Porque Claire tenía un problema personal con las cosas que "ayer no estaban en su listado".
Y con esa misma cara de profesora tiesa que ha descubierto que sus alumnos copian en los exámenes, habría tomado la decisión: reunión urgente con todo el personal bajo su mando. Enfermería, auxiliares, limpieza, mantenimiento. Todos.
Me enteré de la reunión por Nora después, pero me hice una imagen clara de la escena.
Sala de reuniones llena. Sillas de plástico en filas apretadas, gente con la bata arrugada, ojeras, manos cruzadas sobre el pecho.
Entra Claire agarrando su tablet bajo el brazo.
Ella no era de las que elevaba la voz ni daba golpes en la mesa. No le hacía falta. Entraba con esa sonrisa de serpiente que te hacía cagarte encima de miedo aunque no hubieras hecho nada.
—Gracias por venir —diría, como si tuvieran elección—. Intentaré ser breve, todos tenemos mucho trabajo.
Eso era mentira, por supuesto: lo que tenía eran muchas ganas de cuadrar sus listados y encontrar al culpable.
Primero les hablaría de desviaciones en el consumo de comida y medicación, de pequeñas irregularidades en la planta tal, en el turno cual. Nada concreto, todo lo suficientemente abstracto como para que todos se sintieran algo culpables.
—Aquí nadie va a robar ni un gramo de comida —habría soltado, sonriendo—. Y quien lo haga, quien sea, lo va a pagar muy caro.
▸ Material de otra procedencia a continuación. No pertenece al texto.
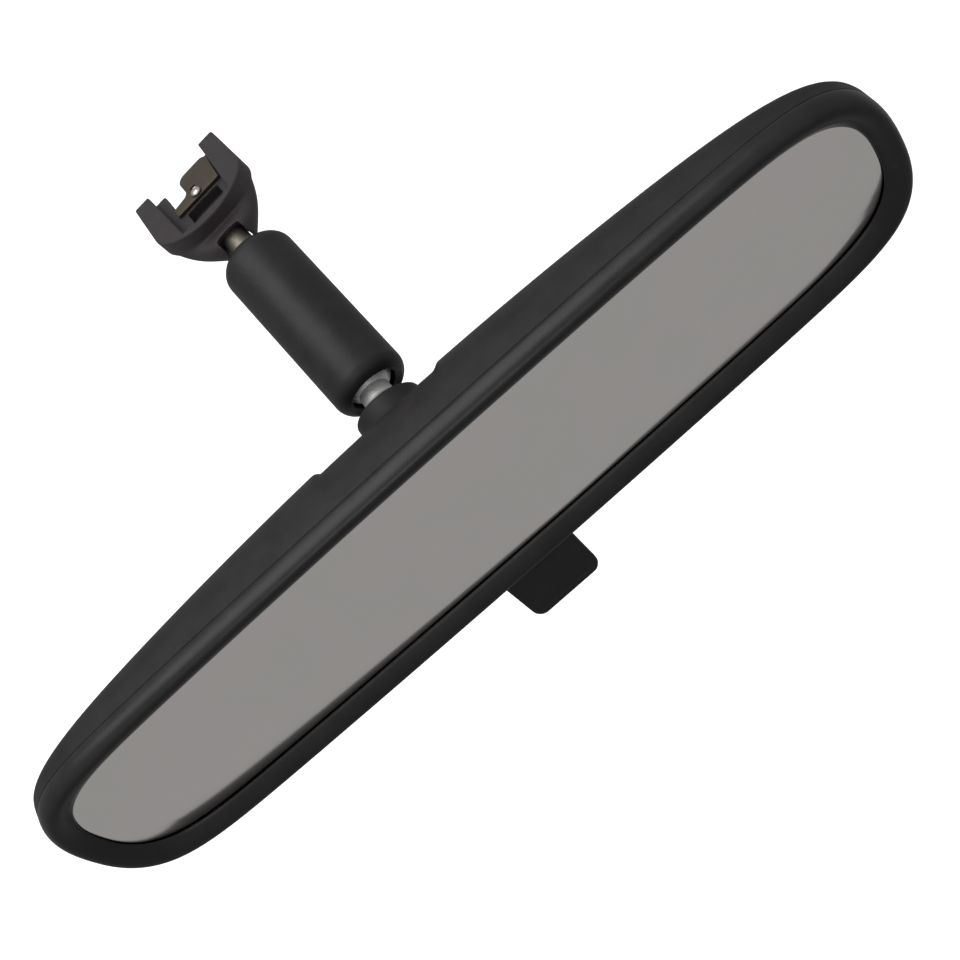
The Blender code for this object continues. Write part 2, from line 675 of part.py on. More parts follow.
def make_funnel(foot):
    """A hull from the closed half of the plate down to the stud's socket."""
    ball_y, ball_z = foot_ball()
    lean = radians(NECK_LEAN)
    bm = bmesh.new()
    for x, y in foot_outline(-0.4):
        if y < 4.0:
            bm.verts.new((x, y, -FOOT_THICK + 1.0))
            bm.verts.new((x, y, -FOOT_THICK - 0.6))
    for x in (-FOOT_WIDTH / 2 + 2, FOOT_WIDTH / 2 - 2):
        bm.verts.new((x, 5.0, -FOOT_THICK + 1.0))
    reach, radius = 13.0, 5.6
    centre = Vector((0, ball_y + reach * sin(lean), ball_z + reach * cos(lean)))
    up = Vector((0, -cos(lean), sin(lean)))
    for i in range(20):
        angle = 2 * pi * i / 20
        bm.verts.new(centre + Vector((radius * cos(angle), 0, 0)) + up * radius * sin(angle))
    result = bmesh.ops.convex_hull(bm, input=bm.verts)
    loose = [item for item in result["geom_interior"] if isinstance(item, bmesh.types.BMVert)]
    bmesh.ops.delete(bm, geom=loose, context="VERTS")
    return add_object("funnel", bm, foot)


def channel_cutters(foot):
    """The button's tapered channel, its undercut, the open end and the pocket in its floor."""
    wide, narrow = BUTTON_WIDE / 2, BUTTON_NARROW / 2
    end = FOOT_LENGTH / 2
    closed = -end + 2.2

    def slot(grow, low, high, start):
        outline = [(-narrow - grow, start), (narrow + grow, start)]
        outline += [(wide + grow, end + 1), (-wide - grow, end + 1)]
        return prism(outline, low, high)

    lip = add_object("channel_lip", slot(0, -CHANNEL_LIP - 0.2, 1, closed + 1.6), foot)
    under = add_object("channel_under", slot(UNDERCUT, -CHANNEL_DEPTH, -CHANNEL_LIP, closed + 2.6), foot)
    opening = add_object("open_end", box(-7.0, 8.4, 5.0, end + 2, -FOOT_THICK - 9, 1), foot)
    pocket = add_object("pocket", box(-4.6, 6.6, closed + 0.9, -1.4, -5.3, 1), foot)
    return lip, under, opening, pocket


def make_clip(foot, finish):
    """Spring-steel plate on the channel's floor, with a tongue up the right side and a small hole."""
    low = -CHANNEL_DEPTH + GAP
    outline = [(-7.4, -1.0), (7.6, -1.0), (8.0, 11.5)] + arc(5.4, 12.4, 2.4, 0, 90, 4)
    outline += arc(1.6, 11.8, 3.0, 90, 180, 4) + [(-1.4, 6.6), (-2.4, 5.4), (-7.2, 4.6)]
    made = add_object("button_clip", prism(outline, low, low + 0.8), foot, finish)
    hole = moved(cylinder(1.0, low - 1, low + 2, 16), at(1.0, 6.0, 0))
    cut(made, add_object("clip_hole", hole, foot))
    return made


def make_rivet(foot, finish):
    """The domed detent below the hole."""
    base = -CHANNEL_DEPTH + GAP + 0.8 + GAP
    profile = [(0, base), (1.7, base), (1.55, base + 0.5), (1.0, base + 0.9), (0, base + 1.05)]
    return add_object("clip_rivet", moved(revolve(profile[::-1], 20), at(1.0, 2.4, 0)), foot, finish)


def make_upper_stud(upper_ball, finish):
    """Ball and straight neck, with a chamfered end inside the foot."""
    profile = [(r, -z) for r, z in ball_and_neck(UPPER_NECK_RADIUS, FOOT_NECK + 3.8)]
    profile += [(UPPER_NECK_RADIUS - 0.5, FOOT_NECK + 4.3), (0, FOOT_NECK + 4.3)]
    return add_object("upper_ball_stud", revolve(profile[::-1], 28), upper_ball, finish)


def main():
    clear_scene()
    black = material("black_plastic", (0.020, 0.019, 0.021), 0.42)
    foot_black = material("foot_black", (0.035, 0.032, 0.033), 0.5)
    silvered = material("silvered_glass", (0.28, 0.27, 0.26), 0.05, 1.0)
    foam = material("foam", (0.06, 0.06, 0.06), 0.9)
    nylon = material("nylon", (0.75, 0.74, 0.70), 0.5)
    steel = material("steel", (0.55, 0.55, 0.56), 0.35, 1.0)
    zinc = material("zinc", (0.45, 0.46, 0.48), 0.4, 1.0)
    clip_steel = material("clip_steel", (0.10, 0.09, 0.07), 0.4, 0.8)
    tube_black = material("tube_black", (0.022, 0.021, 0.023), 0.38)

    ball_y, ball_z = foot_ball()
    foot_place = turn(-FOOT_RAKE, "X") @ turn(FOOT_TURN, "Z")
    neck_place = shift(0, ball_y, ball_z) @ turn(-NECK_LEAN, "X")
    foot = empty("foot_frame", foot_place)
    upper_ball = empty("upper_ball", neck_place, foot)
    arm_turn = turn(ARM_SWING, "Z") @ turn(-(90 - ARM_RISE), "X")
    ball_at = (foot_place @ neck_place).translation
    arm_place = Matrix.Translation(ball_at) @ arm_turn @ shift(0, 0, -BALL_SPACING)
    low_at = arm_place.translation
    arm = empty("arm_frame", arm_place)
    stud = empty("stud_frame", Matrix.Translation(low_at) @ turn(-(90 - ARM_RISE), "X"))
    head = empty("head_frame", Matrix.Translation(low_at) @ shift(-MOUNT_X, -BALL_BEHIND, -BALL_UP))
    arm_top = empty("arm_top", shift(0, 0, BALL_SPACING), arm)
    pivot = empty("lever_pivot", shift(0, LEVER_PIVOT_Y, LEVER_PIVOT_Z), head)

    make_case(head, stud, black)
    make_bezel(head, black)
    make_glass(head, silvered)
    make_pad(head, foam)
    make_tilt_pin(head, steel)
    make_pin_clips(head, steel)
    make_lever_pin(head, steel)
    make_toggle_spring(head, steel)
    make_spring_screw(head, steel)
    make_lever(pivot, black)
    make_lower_stud(stud, zinc)
    make_bracket(stud, steel)
    make_bracket_screws(stud, steel)
    make_ring("lower_ball_ring", arm, nylon, -1)
    make_cup("lower_ball_cup", arm, nylon, -1)
    make_ring("upper_ball_ring", arm_top, nylon, 1)
    make_cup("upper_ball_cup", arm_top, nylon, 1)
    make_tube(arm, tube_black)
    make_spring(arm, steel)
    make_foot(foot, upper_ball, foot_black)
    make_clip(foot, clip_steel)
    make_rivet(foot, steel)
    make_upper_stud(upper_ball, steel)


main()
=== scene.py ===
# %% [markdown]
# # An interior rearview mirror
# A wide day and night mirror hangs on a short tube with a ball joint at each end. The foot at the top
# slides on a button on the windshield. This lesson builds each visible piece with a mesh that is finer
# than the engineering model, gives each finish its own nodes, and rides every piece on the body that
# carries it, so that the mirror can still be turned and flipped.

# %% Load the engineering model and keep its size
import json
from math import acos, cos, pi, radians, sin, sqrt

import bmesh
import bpy
from mathutils import Matrix, Vector
from mathutils.bvhtree import BVHTree


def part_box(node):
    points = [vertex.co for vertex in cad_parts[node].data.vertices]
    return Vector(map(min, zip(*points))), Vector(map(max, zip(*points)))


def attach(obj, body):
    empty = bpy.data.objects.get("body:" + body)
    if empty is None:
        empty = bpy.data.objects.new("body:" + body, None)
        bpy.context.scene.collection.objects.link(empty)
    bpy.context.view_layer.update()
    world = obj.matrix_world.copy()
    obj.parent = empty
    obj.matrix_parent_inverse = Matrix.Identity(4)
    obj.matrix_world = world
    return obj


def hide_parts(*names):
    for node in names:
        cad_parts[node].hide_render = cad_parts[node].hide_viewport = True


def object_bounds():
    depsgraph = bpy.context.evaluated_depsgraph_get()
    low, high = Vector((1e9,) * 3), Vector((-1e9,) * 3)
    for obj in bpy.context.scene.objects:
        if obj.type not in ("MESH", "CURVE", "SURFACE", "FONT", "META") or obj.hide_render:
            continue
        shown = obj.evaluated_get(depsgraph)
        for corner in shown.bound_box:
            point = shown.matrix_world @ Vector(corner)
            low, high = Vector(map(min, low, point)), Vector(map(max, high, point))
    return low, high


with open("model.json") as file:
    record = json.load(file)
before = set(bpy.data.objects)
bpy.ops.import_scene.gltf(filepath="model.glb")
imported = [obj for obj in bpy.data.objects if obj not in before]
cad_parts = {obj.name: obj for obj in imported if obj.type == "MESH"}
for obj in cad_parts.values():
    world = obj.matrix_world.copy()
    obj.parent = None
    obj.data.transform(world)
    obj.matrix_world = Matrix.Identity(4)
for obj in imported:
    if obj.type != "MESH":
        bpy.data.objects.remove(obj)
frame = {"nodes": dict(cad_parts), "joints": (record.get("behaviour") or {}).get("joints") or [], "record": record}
cad_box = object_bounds()

# %% [markdown]
# ## Landmarks
# Nothing is placed by eye. The glass, the two ball centres and the tilted foot are read from the model
# and its joints. From them come five small work frames, one for each piece of the mirror that has its
# own direction: the head, the stud at the back of the case, the arm, the foot, and the foot's neck.

# %% Work frames, read from the model
MM = 0.001
joints = {joint["name"]: joint for joint in frame["joints"]}
mounts = {mount["name"]: mount for mount in frame["record"]["mounts"]}


def work_frame(origin, along_x, along_z):
    """A placement from its origin, its Z direction and a rough X direction."""
    z = Vector(along_z).normalized()
    x = (Vector(along_x) - Vector(along_x).dot(z) * z).normalized()
    turned = Matrix((x, z.cross(x), z)).transposed().to_4x4()
    return Matrix.Translation(Vector(origin)) @ turned


glass_low, glass_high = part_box("prism_glass")
glass_middle = (glass_low + glass_high) / 2
glass_middle.y = glass_low.y
lower_ball = Vector(joints["head_roll"]["pos_m"])
upper_ball = Vector(joints["arm_spin"]["pos_m"])
stud_axis = Vector(joints["head_roll"]["axis"])
arm_axis = Vector(joints["arm_spin"]["axis"])

head = Matrix.Translation(glass_middle)
stud = work_frame(lower_ball, (1, 0, 0), stud_axis)
arm = work_frame(lower_ball, arm_axis.cross(Vector((0, 0, 1))), arm_axis)
foot = work_frame((0, 0, 0), joints["arm_pitch"]["axis"], mounts["windshield_button"]["axis"])
NECK_LEAN = radians(64.7)  # from the foot's normal to the upper stud
neck = Matrix.Translation(upper_ball) @ foot.to_3x3().to_4x4() @ Matrix.Rotation(-NECK_LEAN, 4, "X")
print("glass middle (mm):", [round(v / MM, 1) for v in glass_middle])

# %% [markdown]
# ## Camera
# The camera looks down on the glass from above, a little to one side, and it is rolled so that the long
# mirror runs from corner to corner. It stands a few millimetres beside the glass's own middle, which
# leaves room in the frame for the arm.

# %% Camera
CAMERA_AZIMUTH, CAMERA_ELEVATION, CAMERA_ROLL = radians(12.01), radians(49.89), radians(-50.98)
CAMERA_DISTANCE, CAMERA_ALONG, CAMERA_UP = 0.3631, 0.00713, 0.00306
CAMERA_LENS, SENSOR_WIDTH = 56.36, 36.0


def make_camera():
    back = Vector((sin(CAMERA_AZIMUTH) * cos(CAMERA_ELEVATION),
                   -cos(CAMERA_AZIMUTH) * cos(CAMERA_ELEVATION), sin(CAMERA_ELEVATION)))
    level = Vector((cos(CAMERA_AZIMUTH), sin(CAMERA_AZIMUTH), 0))
    upright = back.cross(level)
    right = cos(CAMERA_ROLL) * level + sin(CAMERA_ROLL) * upright
    data = bpy.data.cameras.new("camera")
    data.lens, data.sensor_width = CAMERA_LENS, SENSOR_WIDTH
    data.clip_start = 0.01
    made = bpy.data.objects.new("camera", data)
    bpy.context.scene.collection.objects.link(made)
    turned = Matrix((right, back.cross(right), back)).transposed().to_4x4()
    place = glass_middle + back * CAMERA_DISTANCE + level * CAMERA_ALONG + upright * CAMERA_UP
    made.matrix_world = Matrix.Translation(place) @ turned
    bpy.context.scene.camera = made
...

Como sabéis, aquí está todo medido con exactitud. Estamos en un búnker con los suministros justos, no en la granja de Pin y Pon.
Silencio. Gente moviéndose incómoda en la silla. Miradas de reojo.
Nora tragando saliva. Irene, rígida al lado, con la mandíbula apretada. Ellas aún no sabían nada de mi cagada al habernos dado de alta en el sistema; solo temían que las pillaran por robar comida y medicamentos para dos polizones que tenían escondidos.
Pero entonces Claire habría cambiado de pantalla.
—Segundo asunto —diría, con esa calma que daba más miedo que un grito—. Incoherencias en el personal.
Dio un par de toques en la tablet y proyectó la lista en una pantalla. Deslizó el listado de personal hasta llegar a "Informática", hasta nuestros nombres.
—Desde el cierre —continuaría—, no ha entrado ni salido una sola persona al búnker por razones tan evidentes como bombas nucleares allí arriba y esas cosas. Me sé de memoria todas las caras y todos los nombres.
Pausa. Mirada general.
—Y, sin embargo, hoy he descubierto estas dos fichas nuevas en el apartado de apoyo informático: Marcos Villena Serrano y Julián Montalbán Requena.
Silencio total.
Nora habría sentido cómo se le helaba la sangre. Irene la miraba de reojo, disimulando.
—A estos dos no los he visto jamás en los pasillos —seguiría Claire—. Y en las fichas figura que estaban contratados antes del cierre.
Habría levantado la vista, barrido la sala como un radar.
—¿Alguien sabe quiénes son? ¿Los ha visto?
Ni un alma. Más silencio. Si hubiera habido grillos en ese sitio se habría oído cric-cric, cric-cric.
Alguno se encogería de hombros. Alguna auxiliar miraría al suelo, nerviosa sin saber por qué.
—Muy bien —diría Claire, sin perder la sonrisa—. Hablaré con el encargado de informática. Alguien ha tocado lo que no debía. Y lo voy a averiguar.
Cerraría la cuestión con un "pueden volver a sus puestos", y la sala se vaciaría rápidamente, con la gente desesperada por salir de allí.
Pero antes de irse, añadió, casi de pasada:
—Nora, ¿te quedas un momento, por favor?
Y ahí es donde a Nora le dieron ganas de vomitar.
Claire la miró fijamente. La sala estaba vacía. Estaban solas las dos.
—¿Tú no tendrás algo que contarme, verdad, Nora? —le habría preguntado la jefa, sin rodeos—. Sobre estos dos nombres.
Nora me dijo que su primer impulso fue mirar a la puerta, como si pudiera escaparse por ella. El segundo, reírse. El tercero, vomitar.
Al final se armó de valor y contestó:
—No, señora Briand. Ni idea. Si son informáticos y no han pasado por enfermería para nada, no los tengo controlados. Solo me fijo en los médicos, los enfermeros y demás personal sanitario. Y en los pacientes, claro.
Claire no le habría quitado ojo de encima, sin parpadear. A esa mujer le gustaba el silencio, pero casi se la podía escuchar pensar.